К Шевелёву я заходил в редакцию, как на перекур, чтобы отвлечься от своей редакционной рутины.
– Ну что, поругаем Союз писателей? – предлагал я напрямую, уже заранее забавляясь.
И он с игровой ухмылкой на, видимо, уже партийном лице, заводился с полоборота, разнося в пух и прах то раболепство «старших товарищей», то коррупцию их печатных органов. Клялся, что книги издают только за взятки, и то – лишь между своими. Приводил случаи, совершенно аховые, называл имена и суммы. За первую книгу весь гонорар идёт главреду, с последующих – определённый процент по договорённости, и – только в очередь.

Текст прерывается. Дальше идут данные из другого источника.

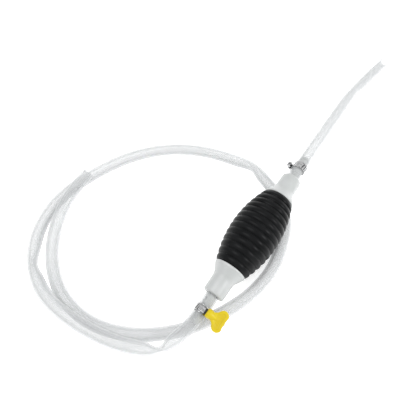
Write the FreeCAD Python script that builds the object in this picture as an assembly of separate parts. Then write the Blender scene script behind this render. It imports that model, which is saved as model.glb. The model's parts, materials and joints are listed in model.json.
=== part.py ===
"""Hand siphon pump: a ribbed rubber squeeze bulb between two capped check valves, with a long
and a short clear hose held on the spigots by worm-drive hose clamps.

Millimetres, +Z up. The pump lies along X with its inlet end towards +X, tipped up a little at
the inlet. The origin is under the middle of the pump and its clamps, on the surface they lie on.
"""
import FreeCAD
import Part
import math
import os
from FreeCAD import Base

V = Base.Vector

# Hose: clear tube, 12 mm outside, 9 mm bore.
HOSE_R = 6.0
HOSE_BORE_R = 4.5

# Squeeze bulb: a ribbed barrel.
BULB_HALF = 41.5            # half its length
BULB_R = 23.75              # crest of the middle rib
MOUTH_R = 15.6              # the ribs' envelope at the mouths
RIB_COUNT = 13
RIB_DEPTH = 1.1             # crest to groove
BULB_WALL = 3.8             # envelope to cavity
MOUTH_BORE_R = 12.0
MOUTH_LIP = 8.5             # depth of the mouth's straight bore

# End caps, measured outwards from the bulb's mouth.
PLUG_DEPTH = 8.0            # ring that plugs the mouth
PLUG_BORE_R = 10.0
FLANGE_R = 15.3
FLANGE_T = 1.6
NECK_R = 10.0               # the cylinder that holds the valve
CONE_END = 10.5             # where the cone meets that cylinder
SHOULDER = 27.5             # where the cap ends and its spigot starts
SHOULDER_ROUND = 1.8
SPIGOT_LEN = 28.0
SPIGOT_BORE_R = 3.0
BARB_RISE = 0.4
BARB_PLACES = (7.0, 13.0, 19.0, 25.0)   # barb crests, from the shoulder
BARB_LEN = 2.4

# Check valve cartridge in the cap's chamber.
CHAMBER_R = 8.0
CHAMBER_IN = 7.5
CHAMBER_OUT = 24.5
VALVE_BORE_R = 6.6
SEAT_WALL = 2.0
SEAL_T = 2.0
SEAL_BORE_R = 3.2
BALL_R = 4.5
BALL_GAP = 0.03             # ball to the edge of its seal when shut
RETAINER_T = 2.2
HUB_R = 2.2
SPOKE_W = 1.6
GUIDE_W = 1.4
GUIDE_R = 4.56              # inner reach of the ball's guide ribs

# Worm-drive clamps.
BAND_W = 7.0
BAND_T = 0.7
TAIL_T = 0.6                # the slotted tail that lies over the band
TAIL_FROM = -70.0           # degrees round the hose from the worm
TAIL_TO = 230.0
SLOT_W = 1.1
SLOT_L = 5.0
SLOT_STEP = 22.0            # degrees
WORM_R = 2.5
WORM_GAP = 0.1              # worm to tail
WORM_FIT = 0.06             # worm to its housing
NECK_PIN_R = 1.9
HOUSING_W = 6.4
HOUSING_BACK = 4.4
HOUSING_FRONT = 2.6
HOUSING_WALL = 0.8
HEAD_R = 2.9                # corners of the hexagon
HEAD_LEN = 2.6
HEAD_SLOT = 1.0
HEAD_SLOT_DEPTH = 1.1
OUTLET_CLAMP = 15.4         # band middles, from the cap's shoulder
INLET_CLAMP = 15.5
OUTLET_ROLL = 10.0          # degrees about the pump's axis
INLET_ROLL = -125.0

# Butterfly key on the outlet clamp's screw; distances run along the screw.
KEY_START = 3.2
KEY_HUB_R = 4.1
KEY_HUB_END = 9.5
KEY_T = 3.4
KEY_EDGE = 1.1
KEY_CORNER = 1.2
TANG_LEN = 7.0
TANG_W = 4.6
TANG_T = 1.4

# How the pump lies.
PUMP_TILT = 2.5             # degrees, inlet end up
AXIS_Y = 0.0

# Hose routes, from the cap's shoulder to the cut end.
OUTLET_ROUTE = [
    (-68.9, 0, 20.8), (-84.6, 0.1, 20.1), (-102, 1.2, 19.6), (-115.8, 4.6, 19.4),
    (-130.6, 11.8, 18.2), (-140.4, 28, 17.6), (-147.2, 46, 17.6), (-152.2, 69, 17.6),
    (-154.6, 92.4, 17.6), (-154, 117, 14.8), (-148.6, 138.6, 10.2), (-137.4, 159.6, 6.8),
    (-119, 175, 6), (-98, 184.3, 6), (-73.4, 187.5, 6), (-47.3, 183.4, 6),
    (-15.6, 172.6, 6), (13.6, 157, 6), (40.2, 132.6, 6), (59, 100.4, 6),
    (67.6, 71.4, 6), (71.6, 44.8, 6), (64, 20.8, 6), (52.8, -2, 6),
    (33.2, -18.8, 6), (9, -27, 6), (-18, -31.1, 6), (-46.6, -26.6, 6),
    (-73.6, -15.2, 6), (-100.8, 1.2, 6), (-119.8, 19.4, 6), (-134.4, 39.6, 6),
    (-144.8, 62.4, 6), (-149.2, 89, 6), (-143.8, 118.6, 6), (-127.4, 145.4, 6.5),
    (-104, 164.2, 8), (-80, 174.8, 11.2), (-58, 176.9, 15.9), (-38.8, 176.2, 18.6),
]
INLET_ROUTE = [
    (68.9, 0, 26.8), (88, 0.1, 27.7), (108, 0.3, 28), (140, 0.1, 27),
    (179.5, 1.2, 21.5), (220.5, 1.4, 13), (261, -2.6, 7), (289.4, -6.8, 6), (304.9, -9.4, 6),
]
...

– Да что возьмёшь, например, с такого безлошадного поэта, как я?
– Тебя и не издают, – парировал он.
Вскоре Шевелёв как-то замкнулся. Стал ходить по коридору с кожаной папочкой, словно инструктор райкома. Вдруг обратился ко мне по фамилии:
– Бобышев, почему бы тебе не выступить у нас в Доме писателей на вечере молодых поэтов?
Действительно, почему бы и не выступить? У них, в Доме писателей...
Начало ноября. Шереметевский особняк – тот, что в двух шагах от Большого дома. Сбор не в зале, и не в одной из нарядных гостиных, а в помещении на задах. Стулья полукругом, на полу стоит гипсовый Ленин, крашенный ещё в тридцатых, подновлённый в сороковых бронзовой краской, которая теперь от него отслаивается. Ясно: я вляпался в мероприятие, посвящённое очередному юбилею Октября.
Вечер ведут – дружной парочкой – Шевелёв и Кежун! Набирается немало литературной молодёжи, – среди них усмешливый крепыш Петя Чейгин, сошедший прямо с ораниенбаумской электрички, затем добрый молодец Олег Охапкин, возможно, где-то в толпе находится ещё царскосельский отрок Боря Куприянов и, конечно, держащийся их атаманом Виктор Кривулин. Этих я признаю и ценю, но для ведущих они ещё не поэты, а только слушатели. Шевелёв выпускает других, уже отстоявшихся в накопителе: например, ещё одну умеренную цветаевку – Раису Вдовину.
Наконец, моя очередь. Я читаю:
– Бортнянский. Хор с оркестром. И – Россия...
Это – об исполнении его итальянских хоралов в Капелле, куда мы ходили вместе с Галей Руби. С ней мы не теряли дружбы, поддерживая отношения хотя бы на филармоническом уровне. Когда выходили с того концерта, стоял крепкий мороз, был чёрный декабрьский вечер, яркая звезда горела над Певческим мостом, над Дворцовой. То была Альфа созвездия Возничего, Капелла.